Susan B. Anthony was born on February 15th, 1820 into a Quaker family in Adams, Massachusetts that was committed to social equality. Her father was Daniel Anthony, an abolitionist and temperance advocate. Her mother was Lucy Reed, and although she herself was not a Quaker, she raised her children with Daniel in a less strict version of Quaker religious tradition. Throughout Susan’s life she became known for her work as a women’s rights advocate, abolitionist, and suffragist. By the time she was 17 she was already collecting anti-slavery petitions. Much of her life was spent speaking about equal rights around the country, collecting petitions and organizing women’s rights and labor organizations.
Susan B. Anthony’s full name was Susan Brownell Anthony.
In 1905, she met with President Theodore Roosevelt in Washington, D.C., to lobby for an amendment to give women the right to vote. However, it wouldn’t be until 14 years after Anthony’s death — in 1920 — that the 19th Amendment to the U.S. Constitution, giving all adult women the right to vote, was passed.
Susan B. Anthony was the second of seven children in her family.
She attended public school until she was seven and the teacher refused to teach her long division. Her father then founded an educational program in her neighborhood where Susan and her siblings and other children were taught.
Susan taught at the school her father founded beginning in 1837, and various other schools in the early 1840s.
Susan B. Anthony’s Anthony ancestors came to America via England in 1634. The Anthonys had been a prominent and well-educated family. The English Anthonys were descended from a William Anthony in Germany who was an engraver. He served as Chief Engraver of the Royal Mint during the reigns of Edward VI, Mary I, and Elizabeth I.
She joined a teachers union to fight for equal wages when she discovered that male teachers were making $10 a month and female teachers were only making $2.50 a month in wages.

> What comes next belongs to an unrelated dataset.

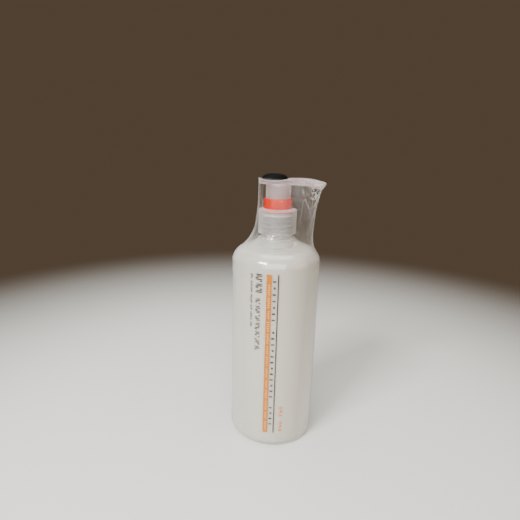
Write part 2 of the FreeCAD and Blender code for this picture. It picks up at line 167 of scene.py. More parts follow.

Susan B. Anthony met Elizabeth Cady Stanton, credited with initiating the first women’s suffrage and women’s rights movements in America, in 1851. This was the beginning of a lifelong friendship and working relationship.
In 1856 Susan B. Anthony was appointed the New York state agent for American Anti-Slavery Society.
Her Maternal Grandfather Fought in the American Revolution.
Susan B. Anthony and Elizabeth Cady Stanton founded the National Women Suffrage Association in 1869.
Susan B. Anthony appeared every year from 1869 to 1906 (the year she died) before Congress, asking for the passage of a woman’s suffrage amendment. The nineteenth amendment was finally passed in 1920, 14 years after Susan B. Anthony died.
The National American Woman Suffrage Association was formed in 1887, and Anthony and Stanton served as the first two presidents.
In 1856, Anthony began working as an agent for the American Anti-Slavery Society. She spent years promoting the society’s cause up until the Civil War.
In 1942, a ship was named for Susan B. Anthony. Constructed in 1930 and called the Santa Clara until the Navy chartered it on August 7, 1942, the ship became one of very few named for a woman.
Susan B. Anthony was arrested in 1872 for voting – which was illegal for women at the time. She was convicted of the offence but never paid the fine.
Susan gave as many as 75 to 100 speeches each year in support of woman’s suffrage.
She Celebrated Her 80th Birthday at the White House.
Susan B. Anthony and Elizabeth Cady Stanton started a newspaper called The Revolution in 1868. They ran it for 29 months and then transferred to a wealthy woman’s rights activist when mounting debt threatened the paper’s survival. The new owner published for less than two years after. Although the paper didn’t last very long it helped to express important views.
A U.S. one dollar coin was minted in 1979 to 1981 and in 1999. She was the first real woman printed on circulating currency in the U.S.
Susan B. Anthony died on March 13th, 1906 in her home in Rochester, New York.
The last time she spoke publicly she spoke the words ‘failure is impossible’, which are now famous.
In the early 1880s, Anthony published the first volume of History of Woman Suffrage — a project that she co-edited with Stanton, Ida Husted Harper and Matilda Joslin Gage. Several more volumes would follow.
The National Susan B. Anthony Museum and House is located in Rochester at her home. It is registered as a National Historic Landmark.